On 2011-10-06 12:25, Regan Heath wrote:
It's obvious from my last post that I think a change should be allowed.
I think you'd agree, were it not for the urgent need of other library
components.

I've been lurking and contributing to this news group on and off for
years (since 2005/2006, maybe earlier). But, in all that time I have
contributed nothing to Phobos. I have contributed a set of
digest/hashing routines to Tango, because at the time Phobos wasn't
taking submissions. I have been meaning to clean my originals of these
up, get them properly documented, etc and submit them for review for
Phobos, but I just haven't had the time, and/or inclination to do so (my
free time is precious and I've just not been feeling the urge/itch to
code.. blame minecraft :p)

However, I am more than happy to hand them off in their current state to
anyone who does have both time and inclination .. and I wonder how many
other blocks of code are out there, just like mine, just waiting for the
right person to take charge of them. Would this be useful do you think?
Or would the time it takes someone to pick up new code, learn it, fine
tune it and document it.. etc be more than if they just started again
from scratch. It seems to me that sometimes, all that is needed to get a
new module off the ground is a working prototype for the guts of it,
which is what people like me who have some experience/knowledge but
little time/energy could do, before handing it to someone who has a
better idea of the D/Phobos 'way' and can organise the guts into a well
formed module which complies with D style and Phobos guidelines etc.

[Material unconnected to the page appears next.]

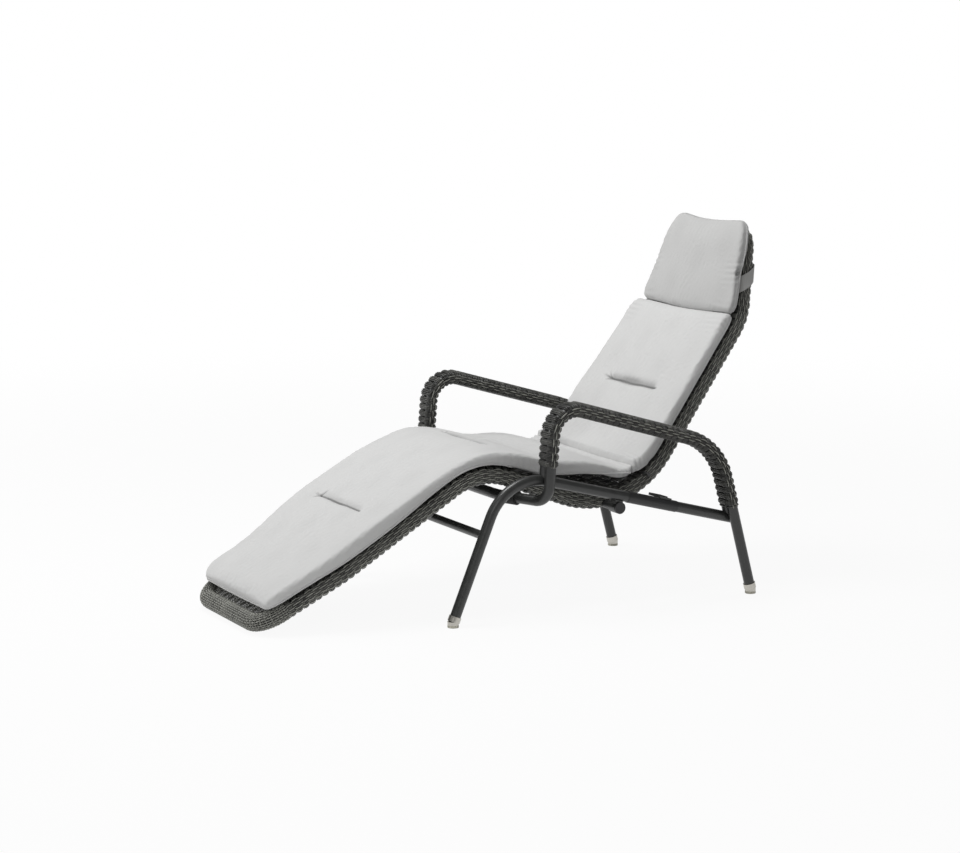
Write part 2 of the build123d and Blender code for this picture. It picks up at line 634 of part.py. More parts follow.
# Rest pads: rubber sleeves on the front bar under the rims
def rest_pad_solid():
    bar_start = Vector(BAR_STRAIGHT_X, BAR_Y, BAR_Z)
    bar_way = (Vector(outer_x, UPRIGHT_FOOT_Y, BAR_Z) - bar_start).normalized()
    rim_start = Vector(KNEE_X, KNEE_Y, KNEE_Z)
    rim_way = (Vector(SEAT_X, SEAT_Y, SEAT_Z) - rim_start).normalized()
    square = bar_way.cross(rim_way).normalized()
    between = rim_start - bar_start
    distance = abs(between.dot(square))
    side = rim_way.cross(square)
    run = between.dot(side) / bar_way.dot(side)
    middle = bar_start + bar_way * run
    outer = 2 * (distance - rim_r - SOFT_GAP)
    print("rest pad", round(outer, 2), "outer diameter at x", round(middle.X, 1))
    plane = Plane(origin=middle - bar_way * (REST_PAD_WIDTH / 2), z_dir=bar_way)
    return plane * extrude(Circle(outer / 2), REST_PAD_WIDTH) - rod(outer_arm_path(), TUBE_OD)


rest_pad = rest_pad_solid()

# Sleeves that join the halves of the rim inside the tubes
foot_spigot = cross_pipe(-RIM_SPIGOT_HALF, RIM_SPIGOT_HALF, FOOT_Y, FOOT_Z,
                         RIM_OD - 2 * TUBE_WALL - SLIP_FIT, RIM_OD - 4 * TUBE_WALL)
head_spigot = cross_pipe(-RIM_SPIGOT_HALF, RIM_SPIGOT_HALF, HEAD_Y, HEAD_Z,
                         RIM_OD - 2 * TUBE_WALL - SLIP_FIT, RIM_OD - 4 * TUBE_WALL)

# Export: each node in its own file
export("right_arm_tube", arm_tube)
export("left_arm_tube", mirrored(arm_tube))
export("right_inner_arm_tube", inner_arm_tube)
export("left_inner_arm_tube", mirrored(inner_arm_tube))
export("right_rail_tube", rail_tube)
export("left_rail_tube", mirrored(rail_tube))
export("right_arm_weave", arm_weave)
export("left_arm_weave", mirrored(arm_weave))
export("front_bar_spigot", bar_spigot)
export("leg_cross_tube", leg_bar)
export("rail_end_plugs", both(rail_cap))
export("foot_caps", Compound(children=both(front_cap).solids() + both(rear_cap).solids()))
export("foot_glides", Compound(children=both(front_pad).solids() + both(rear_pad).solids()))
export("rail_sleeves", both(rail_sleeve))
export("stop_shelves", both(rest_shelf))
export("stop_shelf_pads", both(shelf_pad))
export("pivot_hangers", both(hanger))
export("pivot_barrels", both(barrel))
export("pivot_bushes", Compound(children=both(inner_bush).solids() + both(outer_bush).solids()))
export("right_rest_pad", rest_pad)
export("left_rest_pad", mirrored(rest_pad))
export("right_rim_tube", rim_tube)
export("left_rim_tube", mirrored(rim_tube))
export("right_rim_weave", rim_weave)
export("left_rim_weave", mirrored(rim_weave))
export("rim_spigots", Compound(children=[foot_spigot, head_spigot]))
export("woven_panel", woven_panel)
export("shell_braces", Compound(children=braces))
export("pivot_brace", pivot_brace)
export("pivot_pins", both(pin))
export("pivot_collars", both(collar))
export("pivot_pin_caps", both(pin_cap))
export("stop_lugs", both(lug))
export("seat_cushion", seat_cushion)
export("back_cushion", back_cushion)
export("head_pillow", head_pillow)
export("pillow_strap", pillow_strap)
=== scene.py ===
# Sun lounger: woven shell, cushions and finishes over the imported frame, in metres.
import json
import math

import bmesh
import bpy
import numpy as np
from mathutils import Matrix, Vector
from mathutils.bvhtree import BVHTree


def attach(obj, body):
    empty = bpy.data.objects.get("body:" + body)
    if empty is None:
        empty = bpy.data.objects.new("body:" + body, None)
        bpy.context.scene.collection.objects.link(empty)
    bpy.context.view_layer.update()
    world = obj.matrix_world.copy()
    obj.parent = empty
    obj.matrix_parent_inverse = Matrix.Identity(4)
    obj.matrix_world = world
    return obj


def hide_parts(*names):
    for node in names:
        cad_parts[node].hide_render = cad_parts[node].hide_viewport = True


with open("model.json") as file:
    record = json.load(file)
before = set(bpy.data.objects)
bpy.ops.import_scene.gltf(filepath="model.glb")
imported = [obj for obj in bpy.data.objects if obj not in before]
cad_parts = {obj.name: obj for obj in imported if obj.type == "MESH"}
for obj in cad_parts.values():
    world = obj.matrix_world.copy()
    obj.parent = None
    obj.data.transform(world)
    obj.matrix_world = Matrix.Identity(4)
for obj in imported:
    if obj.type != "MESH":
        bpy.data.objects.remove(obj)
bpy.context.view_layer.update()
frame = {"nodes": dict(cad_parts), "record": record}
scene = bpy.context.scene
shift = 0.158  # the frame's origin lies this far from the middle between the feet


# Objects and meshes

def linkObject(name, data):
    made = bpy.data.objects.new(name, data)
    scene.collection.objects.link(made)
    return made


def dropObject(made):
    bpy.data.objects.remove(made, do_unlink=True)


def evaluatedMesh(made):  # plain mesh with the modifiers applied
    scene.view_layers[0].update()
    return bpy.data.meshes.new_from_object(made.evaluated_get(bpy.context.evaluated_depsgraph_get()))


def editMesh(mesh, change):
    shaped = bmesh.new()
    shaped.from_mesh(mesh)
    change(shaped)
    shaped.to_mesh(mesh)
    shaped.free()


def registerPiece(made, body, node):
    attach(made, body)
    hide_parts(node)


# Node helpers

class Link:  # a node's output that takes part in plain sums
    def __init__(self, nodes, out):
        self.nodes = nodes
        self.out = out

    def other(self, name):
        return Link(self.nodes, pickSocket(self.out.node.outputs, name))

    def math(self, operation, *others):
        return self.nodes.add("ShaderNodeMath", {"operation": operation}, dict(enumerate((self,) + others)))

    def __add__(self, other):
        return self.math("ADD", other)

    def __radd__(self, other):
        return self.math("ADD", other)

    def __sub__(self, other):
        return self.math("SUBTRACT", other)

    def __rsub__(self, other):
        return self.nodes.add("ShaderNodeMath", {"operation": "SUBTRACT"}, {0: other, 1: self})

    def __mul__(self, other):
        return self.math("MULTIPLY", other)

    def __rmul__(self, other):
        return self.math("MULTIPLY", other)

    def __truediv__(self, other):
        return self.math("DIVIDE", other)


def pickSocket(sockets, key):
    if isinstance(key, int):
        return sockets[key]
    return next(socket for socket in sockets if socket.name == key and socket.enabled)


class Nodes:  # adds nodes to one tree
    def __init__(self, tree):
        self.tree = tree

    def add(self, kind, settings=None, values=None, out=0):
        node = self.tree.nodes.new(kind)
        for name, value in (settings or {}).items():
            setattr(node, name, value)
        for key, value in (values or {}).items():
            self.feed(pickSocket(node.inputs, key), value)
        return Link(self, pickSocket(node.outputs, out)) if len(node.outputs) else node

    def feed(self, socket, value):
        if isinstance(value, Link):
            self.tree.links.new(value.out, socket)
        elif isinstance(value, tuple) and len(value) == 3 and socket.type == "RGBA":
            socket.default_value = (*value, 1)
        else:
            socket.default_value = value

    def mixColour(self, factor, first, second):
        return self.add("ShaderNodeMix", {"data_type": "RGBA"}, {"Factor": factor, "A": first, "B": second},
                        out="Result")

    def noise(self, place, scale, detail, roughness=0.5):
        return self.add("ShaderNodeTexNoise", None,
                        {"Vector": place, "Scale": scale, "Detail": detail, "Roughness": roughness})

    def bump(self, height, strength, distance, under=None):
        values = {"Strength": strength, "Distance": distance, "Height": height}
        if under is not None:
            values["Normal"] = under
        return self.add("ShaderNodeBump", None, values)

    def cross(self, first, second):
        return self.add("ShaderNodeVectorMath", {"operation": "CROSS_PRODUCT"}, {0: first, 1: second})

    def grow(self, vector, amount):
        return self.add("ShaderNodeVectorMath", {"operation": "SCALE"}, {0: vector, "Scale": amount})

    def total(self, *vectors):
        result = vectors[0]
        for vector in vectors[1:]:
            result = self.add("ShaderNodeVectorMath", {"operation": "ADD"}, {0: result, 1: vector})
        return result

    def join(self, *parts):
        joined = self.add("GeometryNodeJoinGeometry")
        for part in parts:
            self.tree.links.new(part.out, joined.out.node.inputs[0])
        return joined


def between(share, low, high):
    return share * (high - low) + low


def shaded(colour, factor):
    return tuple(min(1.0, part * factor) for part in colour)


def newMaterial(name):
    material = bpy.data.materials.new(name)
    material.use_nodes = True
    material.node_tree.nodes.clear()
    return material, Nodes(material.node_tree)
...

Part of what puts people off (I suspect) is the 'relative' complexity of
submitting code (obtaining/learning GIT etc), the standard the code
needs to be at (well organised, documented etc), and the implied
promise/commitment that submitting code brings with it (that you'll hang
around and maintain it). But, what if we were to create a system where
people could submit code, no strings attached, in any state (they would
define the state they believe it to be in) for the more dedicated
contributors to pick up, clean up, and include as and when they could?
It could be as simple as a web page, where code is pasted, files
attached, and a license waiver agreed to.

I know I have several pieces of code floating about the place which do
useful things and would be motivated to create more if it would help the
effort, and I could get a mention in the comments at the top of the
finished module :p


I think it sounds like a good idea, assuming there actually is people willing to do these clean ups.